I find it interesting that while Stallman dislikes the term "intellectual property," because it confuses copyright, patents, etc., he's perfectly happy to use a vague, undefined, emotion-laden word like "freedom."

Stallman's whole position rests on using the word "freedom" in the broadest and most inflammatory way. When he says "freedom," he's referring to a specific set of rights related to the technical field of software engineering -- but he wants you to think he's talking about freedom in the broad sense of political rights and democracy.

It's only by playing on that ambiguity that he can create such strong feelings about a legal issue. If the discussion were confined to "this license allows users to do X, and that license allows users to do Y," it wouldn't possibly generate as much passion.

By avoiding specifics, and using this vague, emotional word, Stallman wants to subliminally persuade you that "non-free" software licenses will ultimately result in the loss of political freedom and personal liberty. I don't think he's using this language consciously and maliciously; I think he's honestly reporting a confusion that exists in his own mind.

Reply Score: 2

Defining "Freedom"
by Thomas Anderson on Thu 13th Sep 2007 16:17 UTC
Thomas Anderson
Member since:
2007-09-13

I find it interesting that while Stallman dislikes the term "intellectual property," because it confuses copyright, patents, etc., he's perfectly happy to use a vague, undefined, emotion-laden word like "freedom."

Stallman's whole position rests on using the word "freedom" in the broadest and most inflammatory way. When he says "freedom," he's referring to a specific set of rights related to the technical field of software engineering -- but he wants you to think he's talking about freedom in the broad sense of political rights and democracy.

It's only by playing on that ambiguity that he can create such strong feelings about a legal issue. If the discussion were confined to "this license allows users to do X, and that license allows users to do Y," it wouldn't possibly generate as much passion.

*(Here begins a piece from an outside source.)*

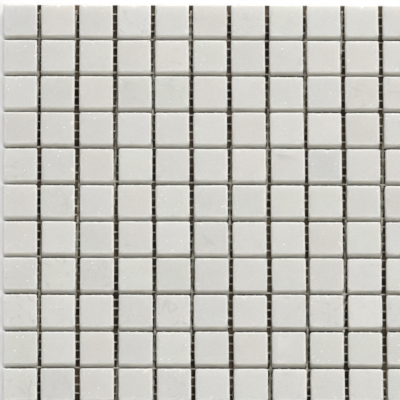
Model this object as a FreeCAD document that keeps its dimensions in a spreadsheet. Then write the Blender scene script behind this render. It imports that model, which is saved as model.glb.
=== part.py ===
import FreeCAD, Part
import os
import Sketcher
from FreeCAD import Rotation, Vector

# A flat sheet of square stone chips, held at even joints by a backing net of two layers of yarn.
# Lengths are in millimetres. The origin is the middle of the sheet's back, and Z goes up through the face.

# The driving sizes, each with its own name
SIZES = {
    "chips_per_row": "12",
    "chip_rows": "12",
    "chip_side": "22.6",
    "chip_thick": "9.5",
    "column_gap": "2.8",
    "row_gap": "3.2",
    "corner_cut": "1.0",
    "arris_cut": "0.6",
    "cross_pitch": "5.97",
    "long_pitch": "5.95",
    "cross_wide": "0.8",
    "long_wide": "1.3",
    "yarn_thick": "0.3",
    "net_inset": "1.0",
    "cross_skew": "-0.6",
    "long_skew": "-1.9",
    "cross_shift": "-0.7",
    "long_shift": "0.3",
}

# What follows from them
COLUMN_PITCH = "(Sizes.chip_side + Sizes.column_gap)"
ROW_PITCH = "(Sizes.chip_side + Sizes.row_gap)"
SHEET_X = f"(Sizes.chips_per_row * {COLUMN_PITCH} - Sizes.column_gap)"
SHEET_Y = f"(Sizes.chip_rows * {ROW_PITCH} - Sizes.row_gap)"
NET_X = f"({SHEET_X} - 2 * Sizes.net_inset)"
NET_Y = f"({SHEET_Y} - 2 * Sizes.net_inset)"
CHIP_SEAT = "(2 * Sizes.yarn_thick)"
# Before a layer of the net is trimmed, it reaches past the sheet's corners at any skew
UNTRIMMED = f"({NET_X} + {NET_Y})"

doc = FreeCAD.newDocument("MosaicSheet")


def make_sizes():
    """Writes the driving sizes into a spreadsheet, each under its own name."""
    sheet = doc.addObject("Spreadsheet::Sheet", "Sizes")
    for row, (name, number) in enumerate(SIZES.items(), start=1):
        sheet.set(f"A{row}", name)
        sheet.set(f"B{row}", number)
        sheet.setAlias(f"B{row}", name)
    doc.recompute()
    return sheet


def make_sketch(body, name):
    """Starts a sketch on the body's own ground plane."""
    sketch = body.newObject("Sketcher::SketchObject", name)
    ground = next(part for part in body.Origin.OriginFeatures if part.Role == "XY_Plane")
    sketch.AttachmentSupport = [(ground, "")]
    sketch.MapMode = "FlatFace"
    return sketch


def draw_loop(sketch, points):
    """Draws a closed loop of straight lines, joined end to end."""
    for number, point in enumerate(points):
        after = points[(number + 1) % len(points)]
        sketch.addGeometry(Part.LineSegment(Vector(*point, 0), Vector(*after, 0)))
    for number in range(len(points)):
        following = (number + 1) % len(points)
        sketch.addConstraint(Sketcher.Constraint("Coincident", number, 2, following, 1))


def measure(sketch, kind, first, second, name, value, expression):
    """Adds a named distance between two line ends and binds it to the spreadsheet."""
    index = sketch.addConstraint(Sketcher.Constraint(kind, *first, *second, value))
    sketch.renameConstraint(index, name)
    sketch.setExpression(f"Constraints.{name}", expression)


def draw_chip(sketch):
    """The chip seen from above: a square with its four corners cut, centred on the sketch's origin."""
    half = float(SIZES["chip_side"]) / 2
    inner = half - float(SIZES["corner_cut"])
    draw_loop(
        sketch,
        [
            (-inner, -half),
            (inner, -half),
            (half, -inner),
            (half, inner),
            (inner, half),
            (-inner, half),
            (-half, inner),
            (-half, -inner),
        ],
    )
    upright_axis = -2
    level_axis = -1
    # Line ends that mirror each other across the upright axis, then across the level one
    for left, right in (((0, 1), (0, 2)), ((4, 2), (4, 1)), ((6, 1), (2, 2)), ((6, 2), (2, 1))):
        sketch.addConstraint(Sketcher.Constraint("Symmetric", *left, *right, upright_axis))
    for low, high in (((0, 2), (4, 1)), ((2, 1), (2, 2))):
        sketch.addConstraint(Sketcher.Constraint("Symmetric", *low, *high, level_axis))
    cut = half - inner
    measure(sketch, "DistanceX", (6, 2), (2, 1), "side_x", 2 * half, "Sizes.chip_side")
    measure(sketch, "DistanceY", (0, 2), (4, 1), "side_y", 2 * half, "Sizes.chip_side")
    measure(sketch, "DistanceX", (0, 2), (2, 1), "cut_x", cut, "Sizes.corner_cut")
    measure(sketch, "DistanceY", (0, 2), (2, 1), "cut_y", cut, "Sizes.corner_cut")


def make_chip_row(number):
    """One row of loose chips: a sawn block with eased arrises on its face, repeated along the row."""
    body = doc.addObject("PartDesign::Body", f"tile_row_{number:02d}")
    body.Label = body.Name
    body.AllowCompound = True
    sketch = make_sketch(body, f"chip_outline_{number:02d}")
    draw_chip(sketch)

    block = body.newObject("PartDesign::Pad", f"chip_block_{number:02d}")
    block.Profile = sketch
    block.setExpression("Length", "Sizes.chip_thick")
    doc.recompute()

    top = max(range(len(block.Shape.Faces)), key=lambda k: block.Shape.Faces[k].CenterOfMass.z)
    arris = body.newObject("PartDesign::Chamfer", f"chip_arris_{number:02d}")
    arris.Base = (block, [f"Face{top + 1}"])
    arris.setExpression("Size", "Sizes.arris_cut")
    doc.recompute()

    row = body.newObject("PartDesign::LinearPattern", f"chip_run_{number:02d}")
    row.TransformMode = "Whole shape"
    row.Direction = (sketch, ["H_Axis"])
    row.Mode = "Spacing"
    row.setExpression("Offset", COLUMN_PITCH)
    row.setExpression("Occurrences", "Sizes.chips_per_row")
    body.Tip = row

    body.setExpression("Placement.Base.x", f"-({SHEET_X} - Sizes.chip_side) / 2")
    body.setExpression("Placement.Base.y", f"({SHEET_Y} - Sizes.chip_side) / 2 - {number - 1} * {ROW_PITCH}")
    body.setExpression("Placement.Base.z", CHIP_SEAT)
    return body


def draw_yarn(sketch, wide):
    """One yarn seen from above, centred on the sketch's origin and running along its level axis."""
    half_run = 300.0
    half_wide = float(SIZES[wide]) / 2
    draw_loop(
        sketch,
        [
            (-half_run, -half_wide),
            (half_run, -half_wide),
            (half_run, half_wide),
            (-half_run, half_wide),
        ],
    )
    for line in (0, 2):
        sketch.addConstraint(Sketcher.Constraint("Horizontal", line))
    for line in (1, 3):
        sketch.addConstraint(Sketcher.Constraint("Vertical", line))
    centre = (-1, 1)
    sketch.addConstraint(Sketcher.Constraint("Symmetric", 0, 1, 2, 1, *centre))
    measure(sketch, "DistanceX", (0, 1), (0, 2), "run", 2 * half_run, UNTRIMMED)
    measure(sketch, "DistanceY", (1, 1), (1, 2), "wide", 2 * half_wide, f"Sizes.{wide}")


def make_net_layer(name, layer, kind, turn):
    """One layer of parallel yarns, laid a little askew and trimmed to the net's outline."""
    level = f"{layer} * Sizes.yarn_thick"
    pitch = f"Sizes.{kind}_pitch"
    yarns = f"(2 * ceil({UNTRIMMED} / 2 / {pitch}) + 1)"
    body = doc.addObject("PartDesign::Body", f"{name}_yarns")
    body.AllowCompound = True
    sketch = make_sketch(body, f"{name}_yarn_outline")
    draw_yarn(sketch, f"{kind}_wide")

    yarn = body.newObject("PartDesign::Pad", f"{name}_yarn")
    yarn.Profile = sketch
    yarn.setExpression("Length", "Sizes.yarn_thick")
    doc.recompute()

    run = body.newObject("PartDesign::LinearPattern", f"{name}_run")
    run.TransformMode = "Whole shape"
    run.Direction = (sketch, ["V_Axis"])
    run.Mode = "Spacing"
    run.setExpression("Offset", pitch)
    run.setExpression("Occurrences", yarns)
    body.Tip = run

    # The layer's middle yarn lies beside the middle of the sheet by the layer's own shift
    back = f"(({yarns} - 1) / 2 * {pitch} - Sizes.{kind}_shift)"
    body.Placement.Rotation = Rotation(Vector(0, 0, 1), 1)
    body.setExpression("Placement.Rotation.Angle", turn)
    body.setExpression("Placement.Base.x", f"{back} * sin({turn} * 1deg)")
    body.setExpression("Placement.Base.y", f"-{back} * cos({turn} * 1deg)")
    body.setExpression("Placement.Base.z", level)

    outline = doc.addObject("Part::Box", f"{name}_outline")
    outline.setExpression("Length", NET_X)
    outline.setExpression("Width", NET_Y)
    outline.setExpression("Height", "Sizes.yarn_thick")
    outline.setExpression("Placement.Base.x", f"-{NET_X} / 2")
    outline.setExpression("Placement.Base.y", f"-{NET_Y} / 2")
    outline.setExpression("Placement.Base.z", level)

    layer = doc.addObject("Part::Common", name)
    layer.Label = name
    layer.Base = body
    layer.Tool = outline
    return layer


def check(parts):
    """Stops the build where an object failed or a shape is empty or broken."""
    for item in doc.Objects:
        if "Invalid" in item.State or "Error" in item.State:
            raise RuntimeError(f"{item.Name} is {item.State}")
    for item in parts:
        if item.Shape.isNull() or not item.Shape.isValid():
            raise RuntimeError(f"{item.Label} has no valid shape")


sizes = make_sizes()
parts = [make_chip_row(number) for number in range(1, int(sizes.chip_rows) + 1)]
parts.append(make_net_layer("net_long", 0, "long", "(90 + Sizes.long_skew)"))
parts.append(make_net_layer("net_cross", 1, "cross", "Sizes.cross_skew"))
doc.recompute()
check(parts)

os.makedirs("parts", exist_ok=True)
for item in parts:
    item.Shape.exportStep(f"parts/{item.Label}.step")
    print(item.Label, len(item.Shape.Solids), item.Shape.BoundBox)
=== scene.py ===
import math

import bpy
import numpy as np
from mathutils import Matrix, Vector, noise


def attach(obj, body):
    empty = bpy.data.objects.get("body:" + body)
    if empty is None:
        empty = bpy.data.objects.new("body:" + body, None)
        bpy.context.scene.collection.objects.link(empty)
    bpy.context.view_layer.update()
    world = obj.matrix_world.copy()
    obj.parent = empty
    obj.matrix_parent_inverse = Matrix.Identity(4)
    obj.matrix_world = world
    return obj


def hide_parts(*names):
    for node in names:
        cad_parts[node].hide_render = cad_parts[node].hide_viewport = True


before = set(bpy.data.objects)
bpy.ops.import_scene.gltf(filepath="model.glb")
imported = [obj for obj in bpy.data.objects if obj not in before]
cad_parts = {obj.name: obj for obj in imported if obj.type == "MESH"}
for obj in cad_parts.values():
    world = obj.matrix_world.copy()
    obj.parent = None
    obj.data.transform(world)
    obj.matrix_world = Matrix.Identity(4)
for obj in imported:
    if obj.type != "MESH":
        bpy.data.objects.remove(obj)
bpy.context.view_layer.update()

# A sheet of honed marble chips on a backing net, laid on a pale floor. Lengths are in metres.
MM = 0.001

# The sheet, with the sizes of its solids
CHIPS = 12
CHIP_SIDE = 22.6 * MM
COLUMN_GAP = 2.8 * MM
ROW_GAP = 3.2 * MM
COLUMN_PITCH = CHIP_SIDE + COLUMN_GAP
ROW_PITCH = CHIP_SIDE + ROW_GAP
CHIP_THICK = 9.5 * MM
SEAT = 0.6 * MM
HALF_X = (CHIPS * COLUMN_PITCH - COLUMN_GAP) / 2
HALF_Y = (CHIPS * ROW_PITCH - ROW_GAP) / 2
TOP = SEAT + CHIP_THICK

# The net, with the sizes and places of its solids
NET_INSET = 1.0 * MM
NET_HALF = (HALF_X - NET_INSET, HALF_Y - NET_INSET)
CROSS_PITCH = 5.97 * MM
LONG_PITCH = 5.95 * MM
CROSS_SHIFT = -0.7 * MM
LONG_SHIFT = 0.3 * MM
CROSS_ANGLE = math.radians(-0.6)
LONG_ANGLE = math.radians(88.1)


def srgb(red, green, blue):
    """A screen colour of 0 to 255 as the linear colour that a shader takes."""
    return tuple(((v / 255 + 0.055) / 1.055) ** 2.4 for v in (red, green, blue)) + (1.0,)


# Colours of the stone
MARBLE = srgb(217, 216, 211)
PATCH = srgb(196, 197, 193)
VEIN = srgb(192, 189, 180)
GLINT = srgb(255, 255, 252)
WORN_AND_RIM_HIGHLIGHT = srgb(245, 242, 235)
SAWN_LIT_DARK = srgb(236, 233, 224)
SAWN_LIT_LIGHT = srgb(246, 245, 239)
DUST_AND_SHADE = srgb(166, 156, 136)

# Colours of the yarns: light and dark filaments, and the stain of glue and dust
CROSS_COLOURS = (srgb(240, 236, 227), srgb(204, 197, 185), srgb(142, 132, 114))
LONG_COLOURS = (srgb(230, 229, 214), srgb(196, 194, 178), srgb(166, 161, 142))

# Colours of the floor, and of the painted shade under the sheet, seen through the open joints
FLOOR = srgb(244, 244, 243)
SHADE_BOARD_DARK = srgb(55, 48, 39)
SHADE_BOARD_LIGHT = srgb(106, 94, 78)
RUST = srgb(126, 66, 34)
WHITE = (1.0, 1.0, 1.0, 1.0)


# Node helpers
def add(tree, kind, inputs=None, **settings):
    """Adds a node, sets its properties, and sets or links its inputs."""
    made = tree.nodes.new(kind)
    for name, value in settings.items():
        setattr(made, name, value)
    for name, value in (inputs or {}).items():
        connect(tree, value, made.inputs[name])
    return made


def connect(tree, value, socket):
    """Links a socket to an output, or sets it to a fixed value."""
    if isinstance(value, bpy.types.NodeSocket):
        tree.links.new(value, socket)
    else:
        socket.default_value = value


def maths(tree, operation, first, second=0.0):
    """One sum of two values."""
    return add(tree, "ShaderNodeMath", {0: first, 1: second}, operation=operation).outputs[0]


def product(tree, *values):
    """Several values multiplied together."""
    result = values[0]
    for value in values[1:]:
        result = maths(tree, "MULTIPLY", result, value)
    return result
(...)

By avoiding specifics, and using this vague, emotional word, Stallman wants to subliminally persuade you that "non-free" software licenses will ultimately result in the loss of political freedom and personal liberty. I don't think he's using this language consciously and maliciously; I think he's honestly reporting a confusion that exists in his own mind.

Reply Score: 2

Stallman's interesting
by sisk on Thu 13th Sep 2007 16:23 UTC
sisk
Member since:
2006-10-10

Reading/listening to Stallman is always interesting, to say the least. He has a tendancy to come off as a sort of free software prophet/zealot and seems fanatical even if you happen to agree with what he's saying (which I do more often than not). I think it's the beard.

This whole OSS vs FS thing is ridiculous. True, they're not always the same thing, but lets face it, there's a ton of overlap between the two. Basically all free software has open source and most open source software is also free. They may be differing philosophies, but they are extremely compatable with each other.